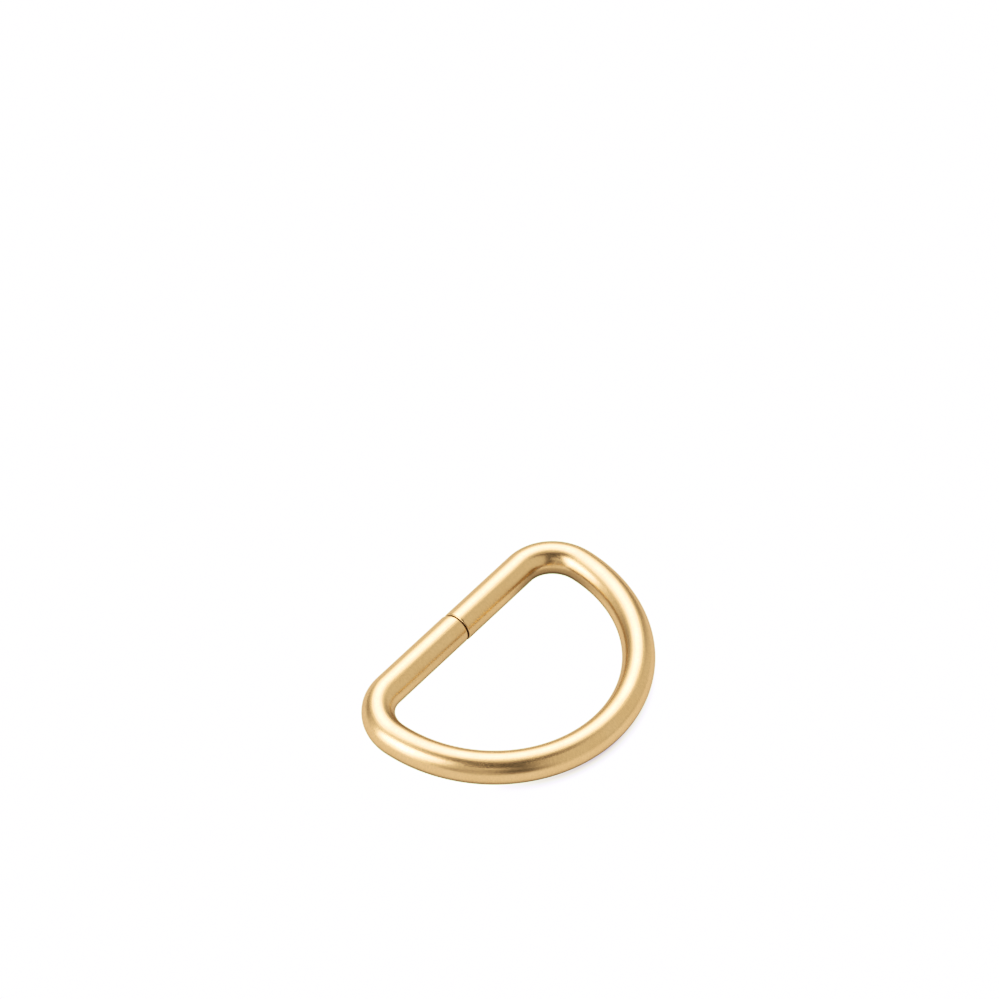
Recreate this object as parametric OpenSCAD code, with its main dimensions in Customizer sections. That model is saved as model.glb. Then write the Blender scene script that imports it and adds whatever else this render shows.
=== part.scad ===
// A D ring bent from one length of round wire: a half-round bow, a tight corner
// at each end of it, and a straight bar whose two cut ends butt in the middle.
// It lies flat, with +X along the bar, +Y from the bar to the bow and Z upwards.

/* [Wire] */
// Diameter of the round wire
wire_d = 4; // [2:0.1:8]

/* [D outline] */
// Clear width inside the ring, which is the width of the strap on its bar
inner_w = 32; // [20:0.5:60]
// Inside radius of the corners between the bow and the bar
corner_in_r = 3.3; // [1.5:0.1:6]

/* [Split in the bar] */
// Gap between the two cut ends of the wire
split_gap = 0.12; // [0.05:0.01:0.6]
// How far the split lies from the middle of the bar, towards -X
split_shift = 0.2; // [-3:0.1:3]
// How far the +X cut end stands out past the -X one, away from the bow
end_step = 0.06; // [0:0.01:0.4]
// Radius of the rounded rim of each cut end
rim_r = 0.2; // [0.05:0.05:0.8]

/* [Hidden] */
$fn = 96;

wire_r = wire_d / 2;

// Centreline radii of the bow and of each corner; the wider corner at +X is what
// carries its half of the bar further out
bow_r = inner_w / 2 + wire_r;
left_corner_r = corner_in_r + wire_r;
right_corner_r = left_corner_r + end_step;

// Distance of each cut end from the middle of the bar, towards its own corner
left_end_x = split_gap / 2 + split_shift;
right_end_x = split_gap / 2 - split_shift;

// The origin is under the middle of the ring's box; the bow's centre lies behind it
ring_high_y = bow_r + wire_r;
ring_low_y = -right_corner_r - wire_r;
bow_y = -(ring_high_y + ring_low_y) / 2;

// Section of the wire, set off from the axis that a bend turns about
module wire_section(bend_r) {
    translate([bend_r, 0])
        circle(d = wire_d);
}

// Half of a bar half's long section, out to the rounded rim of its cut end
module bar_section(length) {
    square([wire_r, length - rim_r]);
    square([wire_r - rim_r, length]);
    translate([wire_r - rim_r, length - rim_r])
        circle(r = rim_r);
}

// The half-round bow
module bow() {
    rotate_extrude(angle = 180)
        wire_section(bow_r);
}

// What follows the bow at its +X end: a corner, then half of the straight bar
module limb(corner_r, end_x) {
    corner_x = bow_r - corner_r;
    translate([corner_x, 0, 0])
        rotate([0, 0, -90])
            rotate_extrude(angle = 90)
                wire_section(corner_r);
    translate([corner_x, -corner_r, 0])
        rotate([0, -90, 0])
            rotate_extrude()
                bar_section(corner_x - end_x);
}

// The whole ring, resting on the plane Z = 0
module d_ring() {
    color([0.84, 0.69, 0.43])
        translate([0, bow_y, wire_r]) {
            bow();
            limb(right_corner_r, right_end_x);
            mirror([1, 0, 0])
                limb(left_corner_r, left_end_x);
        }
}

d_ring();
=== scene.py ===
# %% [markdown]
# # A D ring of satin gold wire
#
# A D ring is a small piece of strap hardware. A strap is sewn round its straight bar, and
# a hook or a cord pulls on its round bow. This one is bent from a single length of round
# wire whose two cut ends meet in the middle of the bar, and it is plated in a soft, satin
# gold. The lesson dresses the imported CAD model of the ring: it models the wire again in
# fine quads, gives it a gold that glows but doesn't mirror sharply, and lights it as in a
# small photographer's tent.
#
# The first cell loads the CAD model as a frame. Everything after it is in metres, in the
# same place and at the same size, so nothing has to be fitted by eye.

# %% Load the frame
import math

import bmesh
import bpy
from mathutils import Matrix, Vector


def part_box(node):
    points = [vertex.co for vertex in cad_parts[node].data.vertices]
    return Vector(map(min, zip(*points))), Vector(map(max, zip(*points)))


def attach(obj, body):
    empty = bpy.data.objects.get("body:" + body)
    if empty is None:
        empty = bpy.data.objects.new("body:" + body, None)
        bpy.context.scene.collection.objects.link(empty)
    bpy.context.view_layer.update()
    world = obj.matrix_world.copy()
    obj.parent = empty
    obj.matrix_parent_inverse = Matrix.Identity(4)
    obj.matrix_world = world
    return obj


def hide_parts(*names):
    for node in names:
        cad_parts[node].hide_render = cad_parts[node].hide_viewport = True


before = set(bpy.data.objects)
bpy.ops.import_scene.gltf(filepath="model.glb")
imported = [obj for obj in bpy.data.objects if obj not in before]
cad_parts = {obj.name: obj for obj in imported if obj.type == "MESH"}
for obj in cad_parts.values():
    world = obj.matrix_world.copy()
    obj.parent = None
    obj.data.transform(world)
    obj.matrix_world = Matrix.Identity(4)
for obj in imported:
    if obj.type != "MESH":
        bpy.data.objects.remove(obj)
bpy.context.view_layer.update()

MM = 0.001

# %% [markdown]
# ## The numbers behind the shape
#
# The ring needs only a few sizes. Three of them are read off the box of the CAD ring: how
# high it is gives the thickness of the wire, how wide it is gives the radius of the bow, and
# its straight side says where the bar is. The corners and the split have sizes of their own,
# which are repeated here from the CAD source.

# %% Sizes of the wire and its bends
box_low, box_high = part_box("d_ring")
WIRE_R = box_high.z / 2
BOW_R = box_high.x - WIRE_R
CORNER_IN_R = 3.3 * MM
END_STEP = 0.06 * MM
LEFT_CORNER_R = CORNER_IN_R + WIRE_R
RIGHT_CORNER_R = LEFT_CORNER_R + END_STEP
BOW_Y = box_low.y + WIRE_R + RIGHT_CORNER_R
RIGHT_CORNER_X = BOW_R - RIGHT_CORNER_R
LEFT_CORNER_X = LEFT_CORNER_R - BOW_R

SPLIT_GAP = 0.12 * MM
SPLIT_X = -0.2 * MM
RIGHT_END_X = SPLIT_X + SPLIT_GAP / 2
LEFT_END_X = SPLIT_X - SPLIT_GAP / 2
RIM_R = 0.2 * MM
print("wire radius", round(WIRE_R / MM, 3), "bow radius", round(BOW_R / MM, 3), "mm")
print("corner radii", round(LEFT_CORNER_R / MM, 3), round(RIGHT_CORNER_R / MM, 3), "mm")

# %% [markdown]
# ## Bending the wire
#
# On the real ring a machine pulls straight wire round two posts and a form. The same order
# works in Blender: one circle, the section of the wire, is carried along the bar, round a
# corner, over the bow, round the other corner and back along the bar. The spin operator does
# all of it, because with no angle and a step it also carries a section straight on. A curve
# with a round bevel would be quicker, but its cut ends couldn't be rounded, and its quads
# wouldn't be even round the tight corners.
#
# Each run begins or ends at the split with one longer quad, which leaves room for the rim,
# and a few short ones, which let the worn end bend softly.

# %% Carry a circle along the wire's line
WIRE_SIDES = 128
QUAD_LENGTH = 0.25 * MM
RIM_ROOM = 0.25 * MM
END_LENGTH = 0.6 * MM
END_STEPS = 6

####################

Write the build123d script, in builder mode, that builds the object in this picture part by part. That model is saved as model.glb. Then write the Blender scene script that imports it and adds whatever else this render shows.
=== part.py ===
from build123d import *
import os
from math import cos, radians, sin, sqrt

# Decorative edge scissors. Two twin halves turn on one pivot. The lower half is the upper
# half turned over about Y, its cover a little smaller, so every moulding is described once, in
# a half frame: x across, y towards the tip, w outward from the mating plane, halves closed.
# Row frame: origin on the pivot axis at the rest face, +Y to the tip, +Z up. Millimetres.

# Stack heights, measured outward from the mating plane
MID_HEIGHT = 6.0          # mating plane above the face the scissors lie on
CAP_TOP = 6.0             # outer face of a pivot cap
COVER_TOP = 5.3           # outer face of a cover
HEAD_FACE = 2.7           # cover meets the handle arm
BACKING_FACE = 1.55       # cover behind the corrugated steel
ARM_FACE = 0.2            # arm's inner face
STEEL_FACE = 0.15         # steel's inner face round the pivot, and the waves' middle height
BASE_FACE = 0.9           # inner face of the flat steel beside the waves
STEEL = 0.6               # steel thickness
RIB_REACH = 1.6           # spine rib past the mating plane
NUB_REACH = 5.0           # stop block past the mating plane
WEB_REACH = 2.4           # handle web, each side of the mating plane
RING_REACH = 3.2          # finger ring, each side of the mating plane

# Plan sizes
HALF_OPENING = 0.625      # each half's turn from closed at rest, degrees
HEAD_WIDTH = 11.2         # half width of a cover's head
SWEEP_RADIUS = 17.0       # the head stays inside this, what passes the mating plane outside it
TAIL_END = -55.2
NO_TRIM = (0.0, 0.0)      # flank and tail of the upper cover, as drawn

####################

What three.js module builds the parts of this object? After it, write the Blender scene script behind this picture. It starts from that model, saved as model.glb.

####################

Short task - Return exactly the lines above from the line that has "of its cut end" through the line that has "bpy.context.scene.collection.objects.link(empty)", inclusive, and nothing else.

Answer to the task -
// Half of a bar half's long section, out to the rounded rim of its cut end
module bar_section(length) {
    square([wire_r, length - rim_r]);
    square([wire_r - rim_r, length]);
    translate([wire_r - rim_r, length - rim_r])
        circle(r = rim_r);
}

// The half-round bow
module bow() {
    rotate_extrude(angle = 180)
        wire_section(bow_r);
}

// What follows the bow at its +X end: a corner, then half of the straight bar
module limb(corner_r, end_x) {
    corner_x = bow_r - corner_r;
    translate([corner_x, 0, 0])
        rotate([0, 0, -90])
            rotate_extrude(angle = 90)
                wire_section(corner_r);
    translate([corner_x, -corner_r, 0])
        rotate([0, -90, 0])
            rotate_extrude()
                bar_section(corner_x - end_x);
}

// The whole ring, resting on the plane Z = 0
module d_ring() {
    color([0.84, 0.69, 0.43])
        translate([0, bow_y, wire_r]) {
            bow();
            limb(right_corner_r, right_end_x);
            mirror([1, 0, 0])
                limb(left_corner_r, left_end_x);
        }
}

d_ring();
=== scene.py ===
# %% [markdown]
# # A D ring of satin gold wire
#
# A D ring is a small piece of strap hardware. A strap is sewn round its straight bar, and
# a hook or a cord pulls on its round bow. This one is bent from a single length of round
# wire whose two cut ends meet in the middle of the bar, and it is plated in a soft, satin
# gold. The lesson dresses the imported CAD model of the ring: it models the wire again in
# fine quads, gives it a gold that glows but doesn't mirror sharply, and lights it as in a
# small photographer's tent.
#
# The first cell loads the CAD model as a frame. Everything after it is in metres, in the
# same place and at the same size, so nothing has to be fitted by eye.

# %% Load the frame
import math

import bmesh
import bpy
from mathutils import Matrix, Vector


def part_box(node):
    points = [vertex.co for vertex in cad_parts[node].data.vertices]
    return Vector(map(min, zip(*points))), Vector(map(max, zip(*points)))


def attach(obj, body):
    empty = bpy.data.objects.get("body:" + body)
    if empty is None:
        empty = bpy.data.objects.new("body:" + body, None)
        bpy.context.scene.collection.objects.link(empty)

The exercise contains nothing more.